Ah, the follies of youth! Back in Ye Olden Days, when life was a perpetual dungeon crawl, we tracked time not at all, calling a break every time the spellcasters got tapped out. Divine casters were praying and arcane casters were memorizing a lot more often than once per day! The thieves (we called ourselves thieves in those days and were proud of it) and fighters would heal to the max possible and would stand guard, cook, scout, experiment with magic items, divide up treasure, and otherwise put the time to good use.
Nowadays this varies quite a bit depending on the in-game pressure. After every combat (defined as enemy contained or party in a controlled position), there's a quick party assessment of hit points. Since we sometimes get macho PCs who want to tough out their damage, it's the healer's player's responsibility to specifically ask every PC and ally for a numerical rating (we like spells like Status that enable the healer to know who's hurting whether they'll admit it or not). Then there's a quick tactics discussion on the next move, which is entirely situational. Once you've infiltrated the headquarters of the bandits, you don't stop till the bandits are rendered a nonthreat, so resting consists of passing around water, trail mix, healing, magic items, and buffs. When exploring a complex of unknown total threat level or conducting long-term hostilities against an intractable foe, finding or retreating to a controllable location in order to rest, eat, etc., is undertaken when the tactical situation calls for it.

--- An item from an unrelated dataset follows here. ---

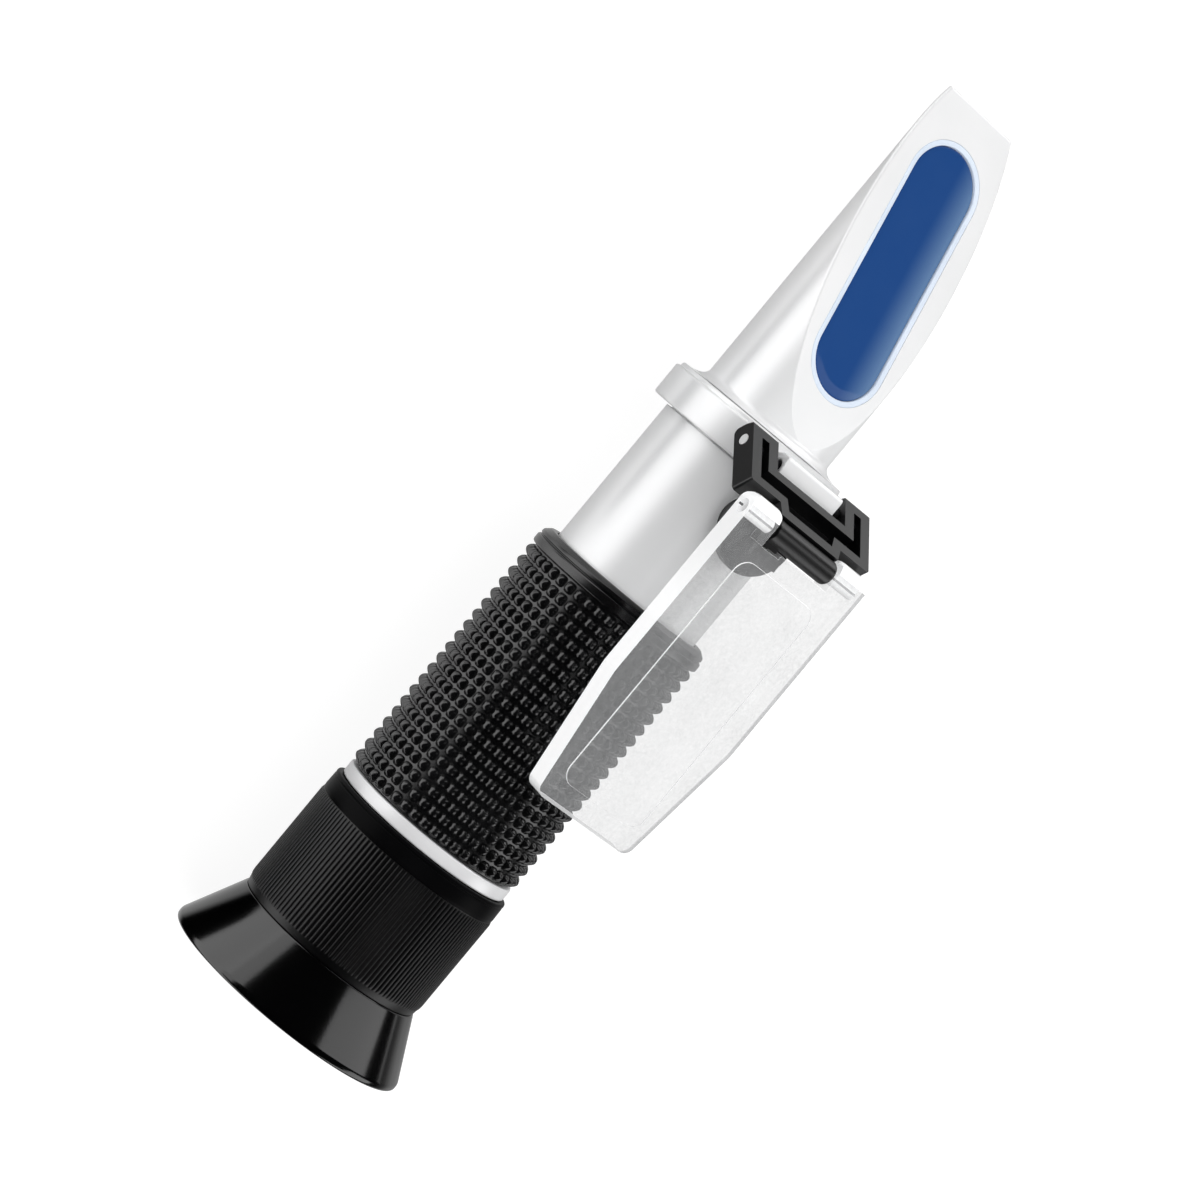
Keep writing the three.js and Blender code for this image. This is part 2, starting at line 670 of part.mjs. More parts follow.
// Daylight plate's frame: origin on its pin, level when folded back over the tube
const plateTop = plateThickness / 2;
const slotHalfWidth = barrelHalfLength + fit;
const stopStepEnd = barrelHalfLength - stopStepLength;
const plateShape = roundedShape([
  [plateEarRadius, plateHalfWidth, plateCornerRadius],
  [-plateTaperStart, plateHalfWidth],
  [-plateReach, plateEndHalfWidth, plateCornerRadius],
  [-plateReach, -plateEndHalfWidth, plateCornerRadius],
  [-plateTaperStart, -plateHalfWidth],
  [plateEarRadius, -plateHalfWidth, plateCornerRadius],
  [plateEarRadius, -slotHalfWidth, plateCornerRadius / 2],
  [-plateSlotReach, -slotHalfWidth],
  [-plateSlotReach, stopStepEnd - fit],
  [-stopStepReach - fit, stopStepEnd - fit],
  [-stopStepReach - fit, slotHalfWidth],
  [plateEarRadius, slotHalfWidth, plateCornerRadius / 2],
]);
const padShape = roundedShape([
  [-padStart, padHalfWidth, padCornerRadius],
  [-padStart - padLength, padHalfWidth, padCornerRadius],
  [-padStart - padLength, -padHalfWidth, padCornerRadius],
  [-padStart, -padHalfWidth, padCornerRadius],
]);
const earShape = new THREE.Shape();
const earCentre = plateEarRadius - plateTop;
earShape.moveTo(-plateReach - overrun, -plateTop);
earShape.lineTo(earCentre, -plateTop);
earShape.absarc(earCentre, 0, plateTop, -Math.PI / 2, Math.PI / 2, false);
earShape.lineTo(-plateReach - overrun, plateTop);
earShape.closePath();
const plate = slab(plateShape, -plateTop, plateTop)
  .intersect(sideSlab(earShape, -plateHalfWidth - overrun, plateHalfWidth + overrun))
  .add(slab(padShape, 0, plateTop + padRise))
  .subtract(crossRod(0, 0, platePinRadius + fit, -collarRadius, collarRadius));
const plateFrame = new THREE.Group();
plateFrame.position.set(barrelX, 0, barrelZ);
plateFrame.rotation.y = -bracketTilt;
bracketFrame.add(plateFrame);
piece('daylight_plate', plate, clearPlastic, plateFrame);

// Calibration screw in its bush, under a rubber cap that pulls off
const bossBottom = tubeBoreRadius - fit;
const screwHeadTop = bossTopHeight - calibrationSlotDepth / 2;
const screwHeadBottom = screwHeadTop - calibrationHeadLength;
const stripTop = stripHeight + stripThickness;
piece('calibration_bush', turnedUpright([
  [bossBottom, calibrationShankRadius + fit],
  [bossTopHeight, calibrationShankRadius + fit],
  [bossTopHeight, bossRadius],
  [bossBottom, bossRadius],
], innerSides, capStation).subtract(turnedUpright([
  [screwHeadBottom - fit, 0], [bossTopHeight + overrun, 0],
  [bossTopHeight + overrun, calibrationRadius + fit], [screwHeadBottom - fit, calibrationRadius + fit],
], innerSides, capStation)), brass);
piece('calibration_screw', turnedUpright([
  [stripTop + fit, 0],
  [screwHeadTop, 0],
  [screwHeadTop, calibrationRadius],
  [screwHeadBottom, calibrationRadius],
  [screwHeadBottom, calibrationShankRadius],
  [stripTop + fit, calibrationShankRadius],
], smallSides, capStation).subtract(block(
  capStation - calibrationRadius - overrun, capStation + calibrationRadius + overrun,
  -calibrationSlotWidth / 2, calibrationSlotWidth / 2,
  screwHeadTop - calibrationSlotDepth, screwHeadTop + overrun,
)), brightMetal);
const capSolid = turnedUpright([
  [0, bossRadius + fit],
  [bossTopHeight + fit, bossRadius + fit],
  [bossTopHeight + fit, 0],
  [capTopHeight, 0],
  [capTopHeight, capRadius - capRound],
  [capTopHeight - capRound, capRadius],
  [capTopHeight - capBrimThickness, capRadius],
  [capTopHeight - capBrimThickness, capNeckRadius],
  [0, capNeckRadius],
], innerSides, capStation).subtract(turned([
  [0, 0], [headEnd, 0], [headEnd, tubeRadius + fit], [0, tubeRadius + fit],
]));
piece('screw_cap', capSolid, blackRubber);

// Eyepiece: lenses, spacer and retainer rings in one sliding cell
const cellBoreRadius = cellRadius - cellWall;
const lensRadius = cellBoreRadius - fit;
const cellEnd = cellStart + cellLength;
const eyeLensMiddle = cellStart + retainerLength + fit * 2 + eyeLensEdge / 2 + eyeLensBulge;
const shoulderStart = eyeLensMiddle + eyeLensEdge / 2 + fit;
function lensOutline(centre, edge, bulge, radius) {
  const outline = [];
  const steps = cornerSteps;
  for (const side of [1, -1]) {
    for (let i = 0; i <= steps; i += 1) {
      const share = side > 0 ? i / steps : 1 - i / steps;
      outline.push([centre - side * (edge / 2 + bulge * (1 - share ** 2)), radius * share]);
    }
  }
  return outline;
}
const cellOutline = [
  [cellStart, cellBoreRadius],
  [shoulderStart, cellBoreRadius],
  [shoulderStart, cellBoreRadius - cellShoulderWidth],
  [shoulderStart + cellShoulderLength, cellBoreRadius - cellShoulderWidth],
  [shoulderStart + cellShoulderLength, cellBoreRadius],
  [cellEnd, cellBoreRadius],
  [cellEnd, cellRadius],
  [cellStart, cellRadius],
];
const guideGroove = block(
  guidePinStation - guideSlotLength / 2, cellEnd + overrun,
  -guidePinRadius - fit, guidePinRadius + fit, cellRadius - guideGrooveDepth, cellRadius + overrun,
);
piece('eyepiece_cell', turned(cellOutline, innerSides).subtract(guideGroove), blackMetal);
piece('eyepiece_retainer', tubeBetween(
  cellStart + fit, cellStart + fit + retainerLength, lensRadius, lensRadius - retainerWidth, innerSides,
), blackMetal);
piece('eye_lens', turned(
  lensOutline(eyeLensMiddle, eyeLensEdge, eyeLensBulge, lensRadius), innerSides,
), clearGlass);
const spacerStart = shoulderStart + cellShoulderLength + fit;
piece('lens_spacer', tubeBetween(
  spacerStart, spacerStart + spacerLength, lensRadius, lensRadius - spacerWall, innerSides,
), blackMetal);
const fieldLensMiddle = spacerStart + spacerLength + fit + fieldLensEdge / 2;
piece('field_lens', turned(
  lensOutline(fieldLensMiddle, fieldLensEdge, fieldLensBulge, lensRadius), innerSides,
), clearGlass);
const rearRetainerStart = fieldLensMiddle + fieldLensEdge / 2 + fit;
piece('rear_retainer', tubeBetween(
  rearRetainerStart, cellEnd - fit, lensRadius, lensRadius - retainerWidth, innerSides,
), blackMetal);

// Reticle: a glass disc with the scale, held between two rings in the tube
const insideRadius = tubeBoreRadius - fit;
const reticleSeat = reticleStation + reticleRingLength - reticleGlassThickness - fit;
piece('reticle_holder', turned([
  [reticleStation, insideRadius - reticleRingWall],
  [reticleSeat, insideRadius - reticleRingWall],
  [reticleSeat, insideRadius - reticleRingWall / 2],
  [reticleStation + reticleRingLength, insideRadius - reticleRingWall / 2],
  [reticleStation + reticleRingLength, insideRadius],
  [reticleStation, insideRadius],
], innerSides), blackMetal);
piece('reticle_disc', discBetween(
  reticleSeat + fit, reticleSeat + fit + reticleGlassThickness,
  insideRadius - reticleRingWall / 2 - fit, innerSides,
), clearGlass);
const lockRingStart = reticleStation + reticleRingLength + fit;
piece('reticle_lock_ring', tubeBetween(
  lockRingStart, lockRingStart + reticleRingLength / 2, insideRadius,
  insideRadius - reticleRingWall, innerSides,
), blackMetal);
piece('light_stop', tubeBetween(
  stopDiscStation, stopDiscStation + stopDiscThickness, insideRadius, stopDiscHoleRadius, innerSides,
), blackMetal);

// Temperature compensator: a two-metal strip that carries the objective's cell at its free end
const objectiveCellRadius = objectiveRadius + fit + objectiveCellWall;
const objectiveHoleRadius = objectiveRadius - objectiveCellWall;
const objectiveSeatLength = objectiveEdge / 2 + fit
  + objectiveBulge * (1 - (objectiveHoleRadius / objectiveRadius) ** 2);
piece('objective_cell', turned([
  [objectiveStation - objectiveCellLength / 2, objectiveRadius + fit],
  [objectiveStation + objectiveSeatLength, objectiveRadius + fit],
  [objectiveStation + objectiveSeatLength, objectiveHoleRadius],
  [objectiveStation + objectiveCellLength / 2, objectiveHoleRadius],
  [objectiveStation + objectiveCellLength / 2, objectiveCellRadius],
  [objectiveStation - objectiveCellLength / 2, objectiveCellRadius],
], innerSides).subtract(block(
  objectiveStation - objectiveCellLength, objectiveStation + objectiveCellLength,
  -objectiveCellRadius, objectiveCellRadius, stripHeight - fit, tubeRadius,
)), blackMetal);
piece('objective_lens', turned(
  lensOutline(objectiveStation, objectiveEdge, objectiveBulge, objectiveRadius), innerSides,
), clearGlass);
piece('compensator_strip', block(
  objectiveStation - objectiveCellLength / 2, stripScrewStation + stripBlockLength / 2,
  -stripWidth / 2, stripWidth / 2, stripHeight, stripTop,
).subtract(stripScrewHole), brass);
piece('compensator_block', block(
  stripScrewStation - stripBlockLength / 2, stripScrewStation + stripBlockLength / 2,
  -stripWidth / 2, stripWidth / 2, stripTop + fit, tubeBoreRadius,
).intersect(discBetween(0, headEnd, tubeBoreRadius - fit, innerSides)).subtract(stripScrewHole), blackMetal);
const stripScrewTop = tubeTenonRadius - fit;
piece('compensator_screw', turnedUpright([
  [stripHeight - fit - stripScrewHeadLength, 0],
  [stripScrewTop, 0],
  [stripScrewTop, stripScrewRadius],
  [stripHeight - fit, stripScrewRadius],
  [stripHeight - fit, stripScrewHeadRadius],
  [stripHeight - fit - stripScrewHeadLength, stripScrewHeadRadius],
], smallSides, stripScrewStation), brightMetal);

export default instrument;
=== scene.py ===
import math

import bmesh
import bpy
from mathutils import Matrix, Vector


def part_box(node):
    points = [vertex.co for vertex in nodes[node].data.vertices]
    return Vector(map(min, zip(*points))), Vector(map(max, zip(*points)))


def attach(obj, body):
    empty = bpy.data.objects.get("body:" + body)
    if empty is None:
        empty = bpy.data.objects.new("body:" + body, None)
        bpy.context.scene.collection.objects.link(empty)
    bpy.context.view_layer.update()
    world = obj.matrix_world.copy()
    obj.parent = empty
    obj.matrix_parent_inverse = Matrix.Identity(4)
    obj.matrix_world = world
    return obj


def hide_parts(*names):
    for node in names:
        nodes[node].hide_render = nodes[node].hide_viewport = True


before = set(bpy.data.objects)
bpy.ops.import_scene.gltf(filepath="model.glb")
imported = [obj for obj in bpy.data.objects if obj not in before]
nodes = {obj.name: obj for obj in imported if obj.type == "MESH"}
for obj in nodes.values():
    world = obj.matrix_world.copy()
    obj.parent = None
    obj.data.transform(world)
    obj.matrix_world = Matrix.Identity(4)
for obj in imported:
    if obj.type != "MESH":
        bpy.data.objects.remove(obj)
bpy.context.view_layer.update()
mm = 0.001

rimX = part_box("eyecup")[0].x
tubeLow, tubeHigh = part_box("main_tube")
axisZ = (tubeLow.z + tubeHigh.z) / 2

# Lengths below are millimetres. A station is a distance along the axis from the eyecup's rim.
body = {
    "focusStart": 10.1, "focusEnd": 30.7, "trimStart": 31.0, "trimEnd": 32.7,
    "gripStart": 33.0, "gripEnd": 76.3, "collarStart": 100.5, "collarEnd": 106.4,
    "headStart": 107.9, "headEnd": 160.3, "headRadius": 10.8, "faceDrop": 18.4,
    "lugPin": 103.4, "lugPinHeight": 17.2, "bracketTilt": 54.0, "capStation": 94.25,
    "pinSeatReach": 11.4, "pinSeatDrop": 0.2,
}
faceSlope = math.atan2(body["faceDrop"], body["headEnd"] - body["headStart"])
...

When there's a halfing in the party, lunch stops are maintained fanatically. We assume halflings to be hypoglycemic, and missing a meal could be disastrous!
Never, ever do we have characters who are so narrowly defined that they are "useless" once their class resources are exhausted. If the wizard runs out of spells and items, he has a distance weapon, and if melee is the only combat possible, he can act as flanker for the rogue or as triage medic or do something ingenious with his familiar. Recently, when the party (2 wizards, 1 cleric, 1 druid, 1 monk) was involved in ship-to-ship combat with a ship full of casters; my monk spent the entire combat saving the lives of stunned sailors dropped into the drink.
The DM for this campaign tends to give us extended periods of downtime followed by periods of intense crisis activity during which the wizards level up faster than they can scribe spells, so we snatch rest when we can by any means necessary. I'm presently trying to convince him that if we cast rope trick, tie the rope around my monk's waist in place of her belt of giant strength, and then cast windwalk on her, the wizards will be able to sit in the extradimensional space all day scribing spells and making magic items as we race to beat the vampires to the magic spring. (Wizard balloon!)
In the game I run, the arcane caster is a bard and the divine caster can only pray for spells once per day, so things have to go very badly indeed for rests to be based on anything apart from the tactical situation and the diurnal cycle.